After leaving the British Consulate we went over to the French. Evacuation? Yes. Are you Swiss citizens? No. German? Yes. Two seconds later we were back out on the street. It couldn’t go any faster, since there were several doors between the street and the old Verdun warrior we had spoken with. Try explaining to a French consul that you are among the little band of degenerate Germans who aren’t out to lead their Fatherland to victory! But now, what reason would the German Consul have to refuse us, seeing that he considered me his best Führer . “Beatrice, will you come with me, or should I go alone?”
We went together. Beatrice had loaded her face-powder box with pepper, for all eventualities.

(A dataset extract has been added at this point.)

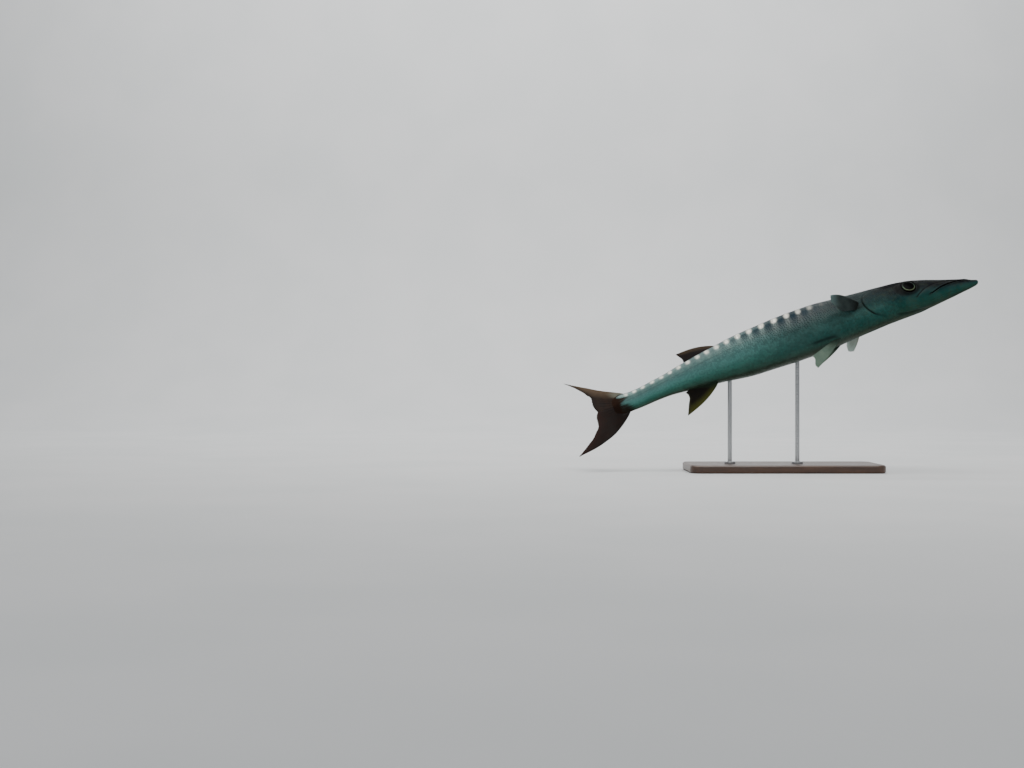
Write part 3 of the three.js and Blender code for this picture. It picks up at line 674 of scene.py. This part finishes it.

The German Consulate was now located in El Terreno, the fashionable residential section of the city, on the second floor of the Consul’s villa. There were no identifying signs outside. For fear of flying bricks, the Führer’s representative had unscrewed the plaque with the national insignia. All the other consulates had put up gigantic flags and painted their national colors on the roofs, a precaution during the continual aerial bombardments originating in Barcelona. Their automobiles, too, carried big fluttering flags, a spectacle outdone only by the adventurer from the Holy See Conte di Rossi, lord of the island, who mounted on his Bugatti a black flag with larger-than-life skull and crossbones.

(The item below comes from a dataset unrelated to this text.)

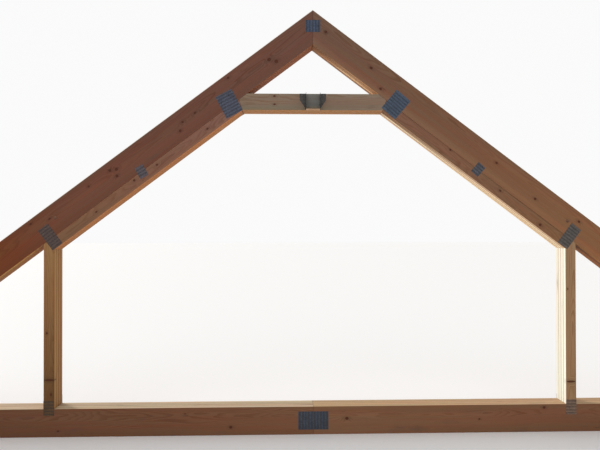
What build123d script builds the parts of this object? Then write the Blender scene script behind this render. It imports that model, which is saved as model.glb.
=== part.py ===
from build123d import *
from math import atan, cos, degrees, radians, sin
import os

os.makedirs("parts", exist_ok=True)

# A four-ply attic roof truss, standing on the underside of its bottom chords.
# X runs along the span, Y through the thickness (the front face looks towards -Y) and Z is up.
# All sizes are in millimetres.

# The truss as drawn by its designer: the room first, then the roof over it.
room_width = 4318.0
ceiling_height = 2500.0
flat_ceiling_width = 1190.0
roof_rise_per_run = 0.75
heel_butt = 6.0
plies = 4

# Dry planed lumber: every board is 38 mm thick, and the depth gives its name.
board_thickness = 38.1
deep_board = 235.0
collar_board = 140.0
light_board = 88.9
eased_edge = 3.0

# How closely the saw cuts meet.
joint_gap = 0.3

# Punched steel nail plates, pressed on both faces of every ply.
plate_thickness = 1.0
plate_seat = 0.1
plates_apart = 0.3
peak_plate = (127.0, 101.6)
collar_plate = (152.4, 203.2)
stitch_plate = (76.2, 101.6)
knee_plate = (101.6, 203.2)
base_plate = (light_board, 127.0)
heel_plate = (203.2, 127.0)
splice_plate = (254.0, 152.4)

# Where the press set them down: along the span, up from the seam they cover, and their turn in degrees.
collar_plate_turn_left = 28.0
collar_plate_turn_right = 40.5
stitch_place_left = 1439.0
stitch_place_right = 1409.0
stitch_turn_left = 30.0
stitch_turn_right = 42.0
base_plate_rise_left = 70.0
base_plate_rise_right = 38.0

# Where a plate's middle lies off its joint, as a share of the plate's length or of the post's depth.
peak_plate_up = 0.1
collar_plate_along = 0.55
collar_plate_up = 0.12
knee_plate_along = 0.4
knee_plate_up = 0.1

# Folded steel hanger that carries a beam on the front face of the collar.
hanger_inside_width = 116.0
hanger_reach = 76.0
hanger_sheet = 2.7
hanger_bend = 3.0
hanger_flange = 52.0
hanger_flange_waist = 7.0
hanger_flange_foot = 4.0
hanger_lip_reach = 48.0
hanger_seat_drop = 3.0
nail_hole = 4.6
side_nail_spacing = 64.0
side_nail_reach = 26.0

# The flange's shape in shares of the trough's height or of the flange's width.
shoulder_height = 0.60
shoulder_width = 0.94
shoulder_round = 0.25
waist_height = 0.18
nail_rows = 4
top_nail_drop = 0.14
nail_row_drop = 0.19
top_nail_reach = 0.62
nail_row_step = 0.13

# Lines of the truss that follow from the sizes above.
slope = atan(roof_rise_per_run)
half_room = room_width / 2
mitre_x = flat_ceiling_width / 2
chord_top = deep_board
collar_low = chord_top + ceiling_height
collar_high = collar_low + collar_board
light_underside = collar_low + roof_rise_per_run * mitre_x
deep_underside = light_underside + (joint_gap + light_board) / cos(slope)
apex = deep_underside + deep_board / cos(slope)
half_span = (deep_underside - heel_butt - joint_gap / cos(slope)) / roof_rise_per_run
up_slope = Vector(sin(slope), 0, cos(slope))
mitre_normal = Vector(cos(slope / 2), 0, -sin(slope / 2))
ply_pitch = board_thickness + 2 * (plate_seat + plate_thickness) + plates_apart
wood_width = (plies - 1) * ply_pitch + board_thickness
hanger_front = hanger_reach + plate_seat
middle_y = (hanger_front - plate_seat - plate_thickness) / 2
front_y = middle_y - wood_width / 2


def board(x, z, angle, length, depth, cuts):
    """A planed board. Its lower edge starts at (x, z) and climbs at the angle, and saw cuts end it."""
    section = Plane(origin=(x, 0, z), x_dir=(0, 1, 0), z_dir=(cos(angle), 0, sin(angle)))
    outline = RectangleRounded(board_thickness, depth, eased_edge)
    bar = extrude(section * Pos(board_thickness / 2, depth / 2) * outline, length)
    for point, normal in cuts:
        bar = split(bar, bisect_by=Plane(origin=point, z_dir=normal), keep=Keep.BOTTOM)
    return bar


def along_roof(height, x):
    """Height of a line parallel to the right-hand roof slope, which crosses the centre line at height."""
    return height - roof_rise_per_run * x


# The right-hand boards of one ply, with their front faces at y = 0 and more length than the cuts leave.
overrun = 400.0
uncut_slope = 1.4 * half_span
upright = radians(90)
top_chord = board(
    -overrun, along_roof(deep_underside, -overrun), -slope, uncut_slope, deep_board,
    [((joint_gap / 2, 0, 0), (-1, 0, 0)), ((half_span, 0, 0), (1, 0, 0))],
)
roof_seat = (0, 0, deep_underside - joint_gap / cos(slope))
mitre_low = Vector(mitre_x, 0, collar_low)
lower_chord = board(
    0, light_underside, -slope, uncut_slope, light_board,
    [
        (mitre_low + mitre_normal * (joint_gap / 2), -mitre_normal),
        ((half_room - joint_gap, 0, 0), (1, 0, 0)),
    ],
)
knee_post = board(
    half_room + light_board, chord_top + joint_gap, upright, apex, light_board,
    [(roof_seat, up_slope)],
)
bottom_chord = board(
    joint_gap / 2, 0, 0, half_span, deep_board,
    [((half_span, 0, 0), (1, 0, 0)), (roof_seat, up_slope)],
)
collar_half = board(
    0, collar_low, 0, 2 * mitre_x, collar_board,
    [(mitre_low - mitre_normal * (joint_gap / 2), mitre_normal), (roof_seat, up_slope)],
)
collar_tie = collar_half + mirror(collar_half, about=Plane.YZ)

pairs = {
    "top_chord": top_chord,
    "lower_chord": lower_chord,
    "knee_post": knee_post,
    "bottom_chord": bottom_chord,
}
for ply in range(plies):
    place = Pos(0, front_y + ply * ply_pitch, 0)
    for name, right in pairs.items():
        export_step(place * right, f"parts/{name}_right_{ply + 1}.step")
        export_step(place * mirror(right, about=Plane.YZ), f"parts/{name}_left_{ply + 1}.step")
    export_step(place * collar_tie, f"parts/collar_tie_{ply + 1}.step")


def nail_plates(name, x, z, size, turn):
    """One plate on the front and one on the back of every ply, at the same place on each."""
    plate = Pos(x, 0, z) * Rot(0, turn, 0) * Box(size[0], plate_thickness, size[1])
    off_face = plate_seat + plate_thickness / 2
    plates = []
    for ply in range(plies):
        ply_front = front_y + ply * ply_pitch
        plates.append(Pos(0, ply_front - off_face, 0) * plate)
        plates.append(Pos(0, ply_front + board_thickness + off_face, 0) * plate)
    export_step(Compound(children=plates), f"parts/{name}.step")


# The seams that the plates cover.
roof_turn = degrees(slope)
collar_plate_x = mitre_x + collar_plate_along * collar_plate[1]
collar_plate_z = along_roof(deep_underside, collar_plate_x) + collar_plate_up * collar_plate[1]
knee_plate_x = half_room + knee_plate_along * light_board
knee_plate_z = along_roof(deep_underside, knee_plate_x) + knee_plate_up * knee_plate[1]
heel_top_x = (deep_underside - chord_top) / roof_rise_per_run
heel_plate_x = (heel_top_x + half_span) / 2
heel_plate_z = (chord_top + heel_butt) / 2
peak_plate_z = (apex + deep_underside) / 2 + peak_plate_up * peak_plate[1]

nail_plates("peak_plates", 0, peak_plate_z, peak_plate, 0)
nail_plates("collar_plates_left", -collar_plate_x, collar_plate_z, collar_plate, -collar_plate_turn_left)
nail_plates("collar_plates_right", collar_plate_x, collar_plate_z, collar_plate, collar_plate_turn_right)
nail_plates(
    "stitch_plates_left", -stitch_place_left, along_roof(deep_underside, stitch_place_left),
    stitch_plate, -stitch_turn_left,
)
nail_plates(
    "stitch_plates_right", stitch_place_right, along_roof(deep_underside, stitch_place_right),
    stitch_plate, stitch_turn_right,
)
nail_plates("knee_plates_left", -knee_plate_x, knee_plate_z, knee_plate, -roof_turn)
nail_plates("knee_plates_right", knee_plate_x, knee_plate_z, knee_plate, roof_turn)
post_middle = half_room + light_board / 2
nail_plates(
    "base_plates_left", -post_middle, chord_top + base_plate_rise_left - base_plate[1] / 2, base_plate, 0,
)
nail_plates(
    "base_plates_right", post_middle, chord_top + base_plate_rise_right - base_plate[1] / 2, base_plate, 0,
)
nail_plates("heel_plates_left", -heel_plate_x, heel_plate_z, heel_plate, -roof_turn)
nail_plates("heel_plates_right", heel_plate_x, heel_plate_z, heel_plate, roof_turn)
nail_plates("splice_plates", 0, deep_board / 2, splice_plate, 0)

# The hanger is one sheet: a trough that holds the beam's end, with a flange folded out on each side.
hanger_back = front_y - plate_seat
trough_half = hanger_inside_width / 2 + hanger_sheet
trough_low = collar_low - hanger_seat_drop
trough_height = collar_high - trough_low
outer_bend = hanger_bend + hanger_sheet
outside = Pos(0, trough_low + trough_height) * Rectangle(2 * trough_half, 2 * trough_height)
outside = fillet(outside.vertices().group_by(Axis.Y)[0], outer_bend)
inside = Pos(0, trough_low + hanger_sheet + trough_height) * Rectangle(hanger_inside_width, 2 * trough_height)
inside = fillet(inside.vertices().group_by(Axis.Y)[0], hanger_bend)
facing = Plane(origin=(0, hanger_back, 0), x_dir=(1, 0, 0), z_dir=(0, -1, 0))
trough = extrude(facing * (outside - inside), hanger_reach)
side_view = Plane(origin=(-2 * trough_half, 0, 0), x_dir=(0, 1, 0), z_dir=(1, 0, 0))
beyond = 1.0
trim = Polyline(
    (hanger_back + beyond, trough_low - beyond),
    (hanger_back - hanger_reach - beyond, trough_low - beyond),
    (hanger_back - hanger_reach - beyond, trough_low + 2 * outer_bend),
    (hanger_back - hanger_lip_reach, collar_high),
    (hanger_back + beyond, collar_high),
    close=True,
)
trough = trough & extrude(side_view * make_face(trim), 4 * trough_half)
flange_line = Polyline(
    (trough_half - hanger_sheet, collar_high),
    (trough_half + hanger_flange, collar_high),
    (trough_half + shoulder_width * hanger_flange, trough_low + shoulder_height * trough_height),
    (trough_half + hanger_flange_waist, trough_low + waist_height * trough_height),
    (trough_half + hanger_flange_foot, trough_low + outer_bend),
    (trough_half - hanger_sheet, trough_low + outer_bend),
    close=True,
)
flange_face = make_face(flange_line)
shoulder = flange_face.vertices().sort_by(Axis.X)[-2]
flange_face = fillet(shoulder, shoulder_round * hanger_flange)
flange = extrude(facing * flange_face, hanger_sheet)
holes = []
for row in range(nail_rows):
    height = collar_high - trough_height * (top_nail_drop + nail_row_drop * row)
    reach = trough_half + hanger_flange * (top_nail_reach - nail_row_step * row)
    holes.append(Pos(reach, hanger_back, height) * Rot(90, 0, 0) * Cylinder(nail_hole / 2, 4 * hanger_sheet))
flange = flange - holes
for side in (-1, 1):
    middle = (trough_low + outer_bend + collar_high) / 2
    height = middle + side * side_nail_spacing / 2
    across = Pos(0, hanger_back - side_nail_reach, height) * Rot(0, 90, 0)
    trough = trough - across * Cylinder(nail_hole / 2, 3 * trough_half)
hanger = trough + flange + mirror(flange, about=Plane.YZ)
export_step(hanger, "parts/beam_hanger.step")
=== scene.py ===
import math
import random
from typing import NamedTuple

import bmesh
import bpy
from mathutils import Matrix, Vector


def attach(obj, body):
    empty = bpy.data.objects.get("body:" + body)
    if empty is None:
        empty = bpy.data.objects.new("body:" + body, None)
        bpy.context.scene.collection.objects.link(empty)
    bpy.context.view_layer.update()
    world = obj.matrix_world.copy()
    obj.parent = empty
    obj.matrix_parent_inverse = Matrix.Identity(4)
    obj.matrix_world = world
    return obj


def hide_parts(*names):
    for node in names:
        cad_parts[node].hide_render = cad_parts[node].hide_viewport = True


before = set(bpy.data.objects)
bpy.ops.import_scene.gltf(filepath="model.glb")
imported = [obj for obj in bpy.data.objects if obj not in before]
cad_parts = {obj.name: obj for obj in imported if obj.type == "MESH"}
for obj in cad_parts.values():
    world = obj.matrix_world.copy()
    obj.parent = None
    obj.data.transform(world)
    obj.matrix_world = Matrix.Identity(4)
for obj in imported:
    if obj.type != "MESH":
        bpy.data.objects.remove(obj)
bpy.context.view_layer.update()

# The roof's pitch, and the boards' thickness in metres.
ROOF_RISE_PER_RUN = 0.75
ROOF_ANGLE = math.atan(ROOF_RISE_PER_RUN)
THICKNESS = 0.0381

# How the wood grew, in metres: how far the pith lies from the board's face, and how wide the rings are.
PITH_DISTANCE = (0.035, 0.10)
RING_SPACING = (0.0036, 0.0052)

# Knots: their height as a share of their length, how slowly they change through the board, the range of
# the random ones' radius in metres, and the distance that stands for no knot at all, in a knot's radii.
KNOT_HEIGHT = (0.75, 1.0)
KNOT_THROUGH = 0.12
RANDOM_KNOT = (0.005, 0.013)
NO_KNOT = 9.0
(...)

So the Consul is getting the willies, I thought. He’s unsure of his position. My own courage, a bookworm’s courage, took heart at this idea. The stubborn fellow let us wait for about an hour.

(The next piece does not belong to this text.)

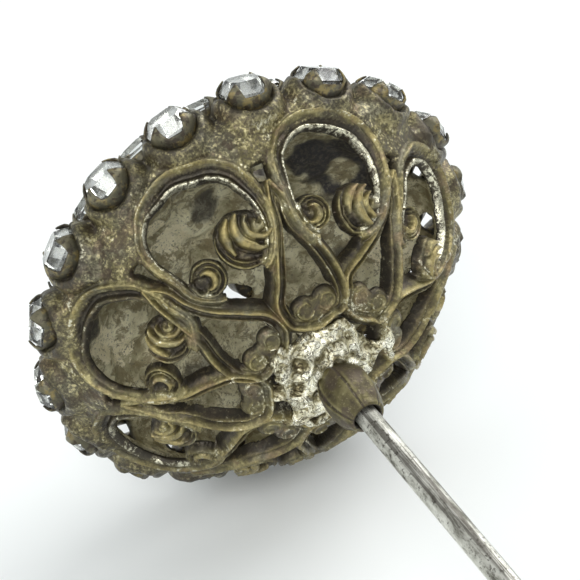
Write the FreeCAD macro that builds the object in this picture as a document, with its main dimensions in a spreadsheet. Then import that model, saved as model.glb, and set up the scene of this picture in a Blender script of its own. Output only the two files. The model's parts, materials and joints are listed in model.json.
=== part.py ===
# A dome-headed dress hat pin: an openwork brass back shell and a stone-set
# front crown make the hollow head, and a long steel pin is soldered into a bulb
# ferrule at the middle of the back.
#
# Units are millimetres. Every sub-part is first made in the head's own frame:
# the origin is the centre of the head's widest circle, +Z runs along the pin
# towards its tip, and +Y points up when the pin lies on a table. The last step
# lays the whole pin on Z = 0 on a rim stone and the pin's tip, with the tip
# towards -Y and the bounding box centred over the origin.

import FreeCAD, Part
import Sketcher

import math
import os

from FreeCAD import Placement, Rotation, Vector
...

In the course of my story I have been unable to resist the urge to throw out hints concerning the Consul’s crucial query about my having been shot. So now that the moment for that query has arrived, I fear I have squandered the narrative effect it might otherwise have. Instead of letting my recollections resemble a perpetuum mobile, I ought to have proceeded in strict chronological fashion with the aid of file cards to mark the temporal divisions. Every section should have been clearly delineated, all my sources neatly identified, the veracity of every assertion beyond question. Even memory lapses would be accounted for; that is how Count Kessler went about it, to cite just one example. I can depend on my Vigoleis only to the extent that he, the hindmost part of history, has no idea what his head has in mind — to quote Lichtenberg. But there are organisms that move more efficiently with their tails than with their heads. Like the whales, they can whip themselves right out of their milieu with a single whack of their flukes. When they plunge back into their element, it causes an earthquake. In this sense, we could say that the recollections of Vigoleis are being written with his tail. Count Kessler was one of the last remnants of a cerebral culture that is no longer with us. I regard it as one of the most vexing puzzles of my lifetime that he, such an intellectually superior individual, could ever don a uniform — and the Kaiser’s uniform at that. This very topic would have found its place in the third volume of his memoirs. It’s a shame that Kessler didn’t write his book backwards. When I once broached the subject with him, he reacted only with a pitying smile, as so often when I brought up matters or made suggestions that were foreign to his way of thinking. Did he think of me only as the idiot he first encountered when he found me stark naked under our Unlulunkulu? If so, then his polite silence was just the proper kind of behavior.
Yet if he had begun at the hind end of his story, he would have exposed himself to the danger of being shot by the Nazis immediately following the publication of Volume One, just as the Mexicans wanted his head because he, as the first European, reported in his 1898 Notes on Mexico on the satanic Ley fuga (“shot while trying to escape”) enforced by the dictator Porfirio Diaz. In Mexico he was placed on the Most Wanted list. It was terrible, the writer thought, to be shot while trying to escape. But in 1921 he saw fit to add a footnote to the new edition of his book, saying, “In Germany since the revolution we have unfortunately also had experience with the Ley fuga .” And something similar: the suppression of a conspiracy against Don Porfirio, discovered by the governor of Veracruz, who asked the dictator for instructions. Porfirio Diaz telegraphed back, “ Matan los todos! ”—Kill them all! That same night, Kessler writes, the governor arrested nine young men aged nineteen and twenty in their homes and ordered them shot under their own roofs. The bodies, with bullet holes in the back, were handed over to their parents. So what was happening on Mallorca, or for that matter in the Third Reich , was not so original after all. But perhaps it was more historical.
A stronger claim to imaginative planning, albeit one involving a leap backwards by two thousand years, could be made for the crucifixions that took place on Mallorca. There were rumors that people who didn’t believe in God, or who were branded as deniers of the Divinity (the Inquisition itself never created a reliable test; even Szondi is evasive on this point) were crucified by bands of extremely devout Falange fanatics, nailed to the famous 1000-year-old olive trees that were not only the pride of the island, but also a huge advertising success for the travel agencies. Gustave Doré himself was fascinated by the bizarre shapes of these olive trees. He used them as a model for the images of Hell in Dante’s Divine Comedy . In other words, these were very special trees, perfect for committing carnage in the name of religion. In earlier times trees were likewise used for massacres when not enough crosses could be built in time. So again: it’s all been done before. But is it really true? Were people actually nailed to the olive trees on Mallorca? I could find no eyewitnesses who could have confirmed this. I heard only whispered rumors.